The sun is fading quickly and I’m anxious to get to the bottom of the canyon and find our trailhead before dark.  While the rest of the team finishes their food, I head out and run down the trail, losing 1400’ of elevation over the two-mile rock-strewn trail.  I reach the bottom and find the trailhead just as the last rays of sunshine are left.  I wait for the team, believing that they are close behind.  Fifteen minutes pass and I grow concerned.  It’s dark now and I don’t see headlamps or hear voices.  Where can they be?  I eat while watching the field mice chase scraps of food.  The hallucinations begin again and I imagine a family of mice, huddled together with their little arms wrapped around each other in a hug, shivering in the cold.  I stare as they stare back.  I finally decide that they are just leaves.  

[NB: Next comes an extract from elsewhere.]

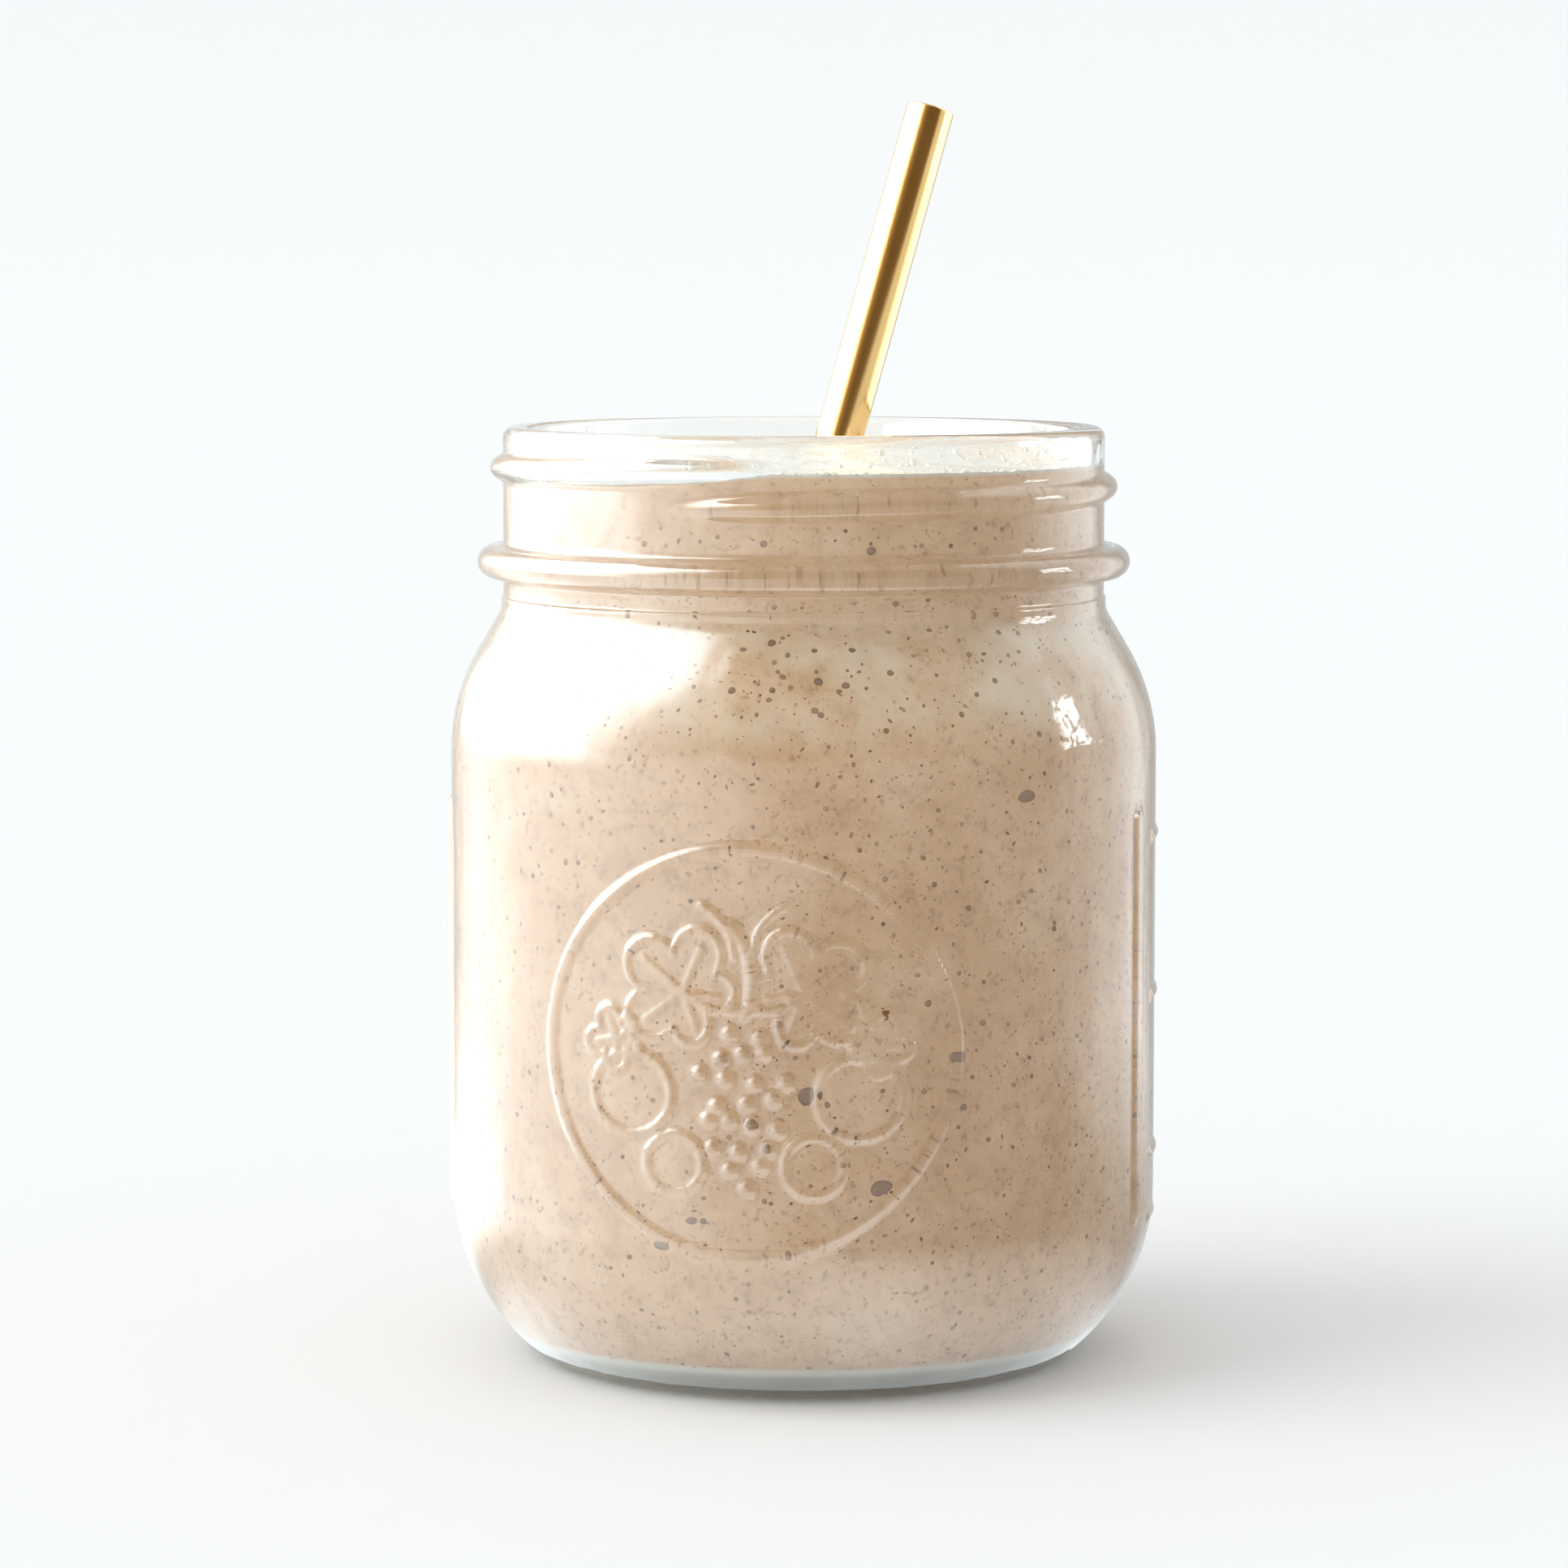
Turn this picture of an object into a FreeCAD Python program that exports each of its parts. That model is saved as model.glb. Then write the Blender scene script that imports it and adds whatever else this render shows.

Forty minutes have passed and I am shaken by the sound of a whistle.   Is someone hurt?  I get up and quickly start to climb the trail yelling my teammates names.  I see headlamps and hear their voices.  They’re coming and everyone’s OK, just moving slowly. 

From the bottom of Shingle Mill Canyon, we need to climb to 10,000’, a 2400’ rise.  There’s a reference point on the right side of the canyon that we need to work toward as the trail wanders around the field, randomly appearing and disappearing.  It's getting steeper and it's so dark that we can’t tell if we’re on the right or left side of the canyon.  A couple hundred feet up the trail takes a turn to the right, but the canyon walls still suggest we’re on the left side.  We reach the riverbed, but it’s on our right side, as we’re drifting left.  We're all twisted around and I’ve got that strange déjà vu feeling again.  I know that I've been in this canyon at night before.  I remember everything.  The way the trail moves, the dry riverbed splitting into a Y, the steepness of the terrain, the rousting of sleeping wildlife, and the feeling that this is not going our way.

We keep climbing, leading left.  At 8400’ the trail ends.  We need to be on the right.  I believe that were on the left.  Tom thinks we're on the right.